Schwarzweiß Portrait von Johannes Kepler (Grafik)
Johannes Kepler besticht durch die Kombination von strenger Empirie und einem spekulativen Blick aufs Ganze.© picture alliance / Bildagentur-online / Sunny Celeste
Er versucht durch einen literarischen Kunstgriff die traditionelle Sichtweise der Menschen radikal zu hinterfragen, so Hermann Faber: "Dazu hat er einen Roman geschrieben, 'Somnium', er wurde 1634 posthum veröffentlicht. In diesem Roman unternimmt Kepler eine fiktive Reise von der Erde auf den Mond und macht den Menschen damit bewusst: Wie ist es eigentlich, wenn wir auf dem Mond sind und betrachten die Erde und das Planetensystem, was sagen denn die Mondbewohner? 'Wir ruhen, wir stehen im Zentrum und alles dreht sich um uns.' Es war also eine sehr kluge und raffinierte Weise, den Menschen die Subjektivität der Betrachtung des Universums deutlich zu machen."

Ohne Kepler keine Raumfahrt

Ein weiteres Faszinosum an Kepler, der seine württembergische Heimat bald verlässt, um in Prag Weltgeschichte zu schreiben, ist die Mischung aus strenger Empirie und spekulativem Blick aufs Ganze. Schließlich entdeckt er – dank der Beobachtungsdaten seines Lehrmeisters am Kaiserhof in Prag, Tycho Brahe – die elliptische Form der Planetenbahnen, und er wird zum Vordenker dessen, was Newton später Gravitationskraft nennen wird.
Kepler ist damit einer der ersten modernen Forscher, auf dessen Schultern übrigens heute sämtliche NASA-Projekte ruhten, so Wolfgang Pleitner: "Im All sitzt immer Kepler am Steuer! Im antriebslosen Zustand gehorcht das alles den Keplergesetzen, die ganze Raumfahrt. Die Internationale Raumstation, die in 92 Minuten um die Erde kreist, befindet sich auf einer Keplerbahn. Auch die ganzen Satellitenbahnen werden heute mit Keplerbahnelementen beschrieben, er hat das in die Welt gesetzt."

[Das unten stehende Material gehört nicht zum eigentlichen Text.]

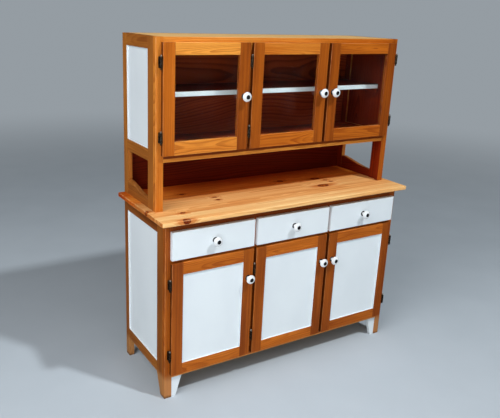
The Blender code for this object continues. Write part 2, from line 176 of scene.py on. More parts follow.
black, backdrop = (0, 0, 0), (0.3, 0.335, 0.365)
shape = bmesh.new()
bmesh.ops.create_grid(shape, x_segments=8, y_segments=8, size=120)
floor = piece_of("studio_floor", shape)
tree, surface = new_finish("studio_floor")
spot = own_place(tree)
laid = between(cloud(spot, (3, 3, 3), 3), (0.47, 0.51, 0.55), (0.53, 0.57, 0.61))
far = ramp(vectors("LENGTH", spot), 2.4, 8)
fill(surface, {"Base Color": between(far, laid, black), "Roughness": 0.8, "Specular IOR Level": 0,
               "Emission Color": between(times(far, in_view(tree)), black, backdrop),
               "Emission Strength": 1})
floor.data.materials.append(finishes["studio_floor"])
floor.visible_glossy = False
for name, place, aim, width, height, power, colour in (
        ("right_lamp", (1.62, -3.42, 6.05), 0.8, 0.35, 0.35, 257, (0.91, 0.98, 1.02)),
        ("low_lamp", (-1.9, -2.9, 0.55), 0.4, 2.4, 1, 30, (0.95, 0.985, 1)),
        ("high_lamp", (-1, -3.9, 3.4), 0.8, 3.6, 2.4, 17, (0.95, 0.985, 1)),
        ("side_lamp", (-3.8, -1.6, 3.7), 0.8, 3.2, 3.2, 175, (0.95, 0.985, 1.01))):
    lamp = linked(name, bpy.data.lights.new(name, "AREA"), shape="RECTANGLE", size=width, size_y=height,
                  energy=power, color=colour)
    lamp.location = place
    lamp.rotation_euler = (Vector(place) - Vector((0, -0.1, aim))).to_track_quat("Z", "Y").to_euler()
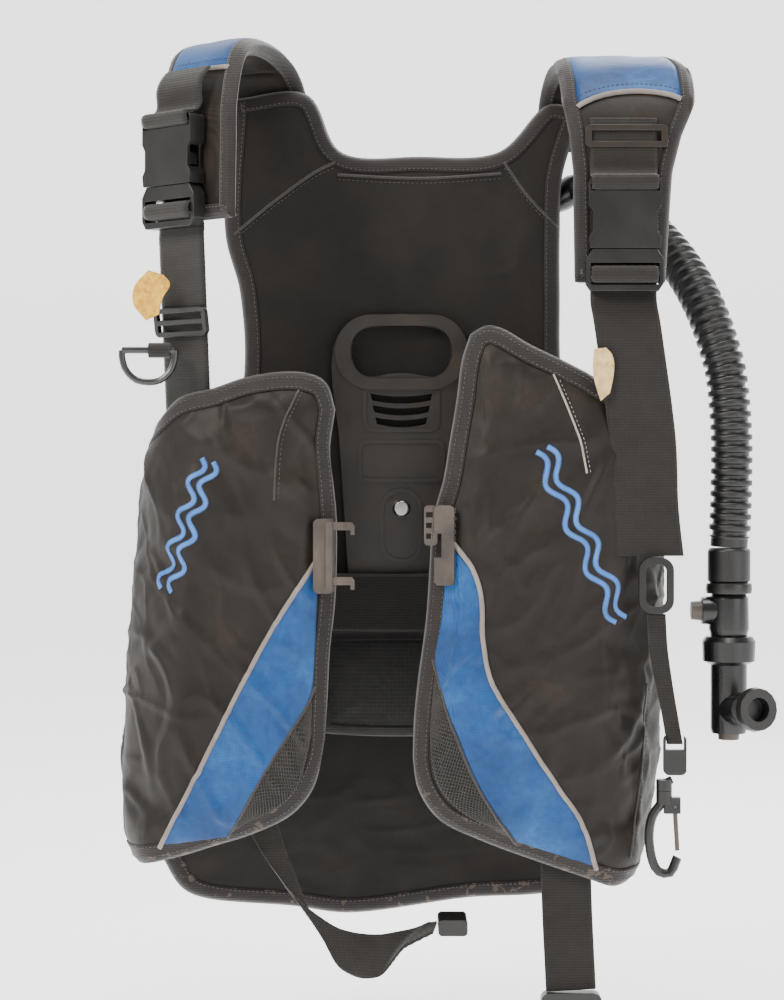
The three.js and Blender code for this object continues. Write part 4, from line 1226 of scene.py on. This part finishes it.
pads = {
    "left": {
        "stations": (((-105, 69.5, -48), (36, 0, 0)), ((-107, 69.5, -4), (36, 0, 0)),
                     ((-114, 54, 15), (35, -8, 0)),
                     ((-128, 12, 22), (32, -20, 0)), ((-141, -30, 10), (30, -25, 0)),
                     ((-146, -60, -34), (29, -27, 0)), ((-146, -66, -62), (29, -27, 0)),
                     ((-146, -66, -118), (28, -26, 0))),
        "centre": (-125, 5, -70), "facingEnd": 0.615, "slant": 0.0, "dip": 0.0,
    },
    "right": {
        "stations": (((157, 69.5, -48), (38, 0, 0)), ((159, 69.5, -16), (39, 0, 0)),
                     ((164, 50, 4), (41, -2, 0)),
                     ((172, 10, 11), (45, -3, 0)), ((178, -32, -2), (50, -3, 0)),
                     ((179, -60, -30), (49, -1, 0)),
                     ((176, -69, -56), (41, 0, 0)), ((174, -70, -84), (36, 0, 0)),
                     ((172, -70, -165), (33, 0, 0))),
        "centre": (172, 5, -70), "facingEnd": 0.56, "slant": -0.012, "dip": 0.045,
    },
    "half": 5.6, "rim": 2.6, "plump": 15, "cols": 22, "step": 4.2, "tape": 9.5,
}


def padGrid(plan):
    stations = plan["stations"]
    centres = Curve(inMetres([s[0] for s in stations]))
    halfAt = halfWidths(stations, lambda t: t)
    rows = int(centres.length / (pads["step"] * mm))
    places = []
    for i in range(rows + 1):
        half = halfAt(i / rows)
        here = centres.at(i / rows)
        places.append([here + half * (j / pads["cols"] * 2 - 1) for j in range(pads["cols"] + 1)])
    return places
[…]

Wie stark Mitteleuropa vor 400 Jahren zugleich noch dem Aberglauben verhaftet ist, wird gerade am Schicksal von Familie Kepler deutlich. Als Kepler bereits als kaiserlicher Astronom etabliert ist, gerät seine Mutter in Leonberg ins Fadenkreuz der Hexenjagd. Selbst nach 14-monatiger Haft bleibt Katharina Kepler im Angesicht der Folterwerkzeuge standhaft. Weil sich ihr Sohn Johannes mit langem Atem für sie einsetzt, endet der Prozess im Oktober 1621 – vor genau 400 Jahren – mit einem Freispruch.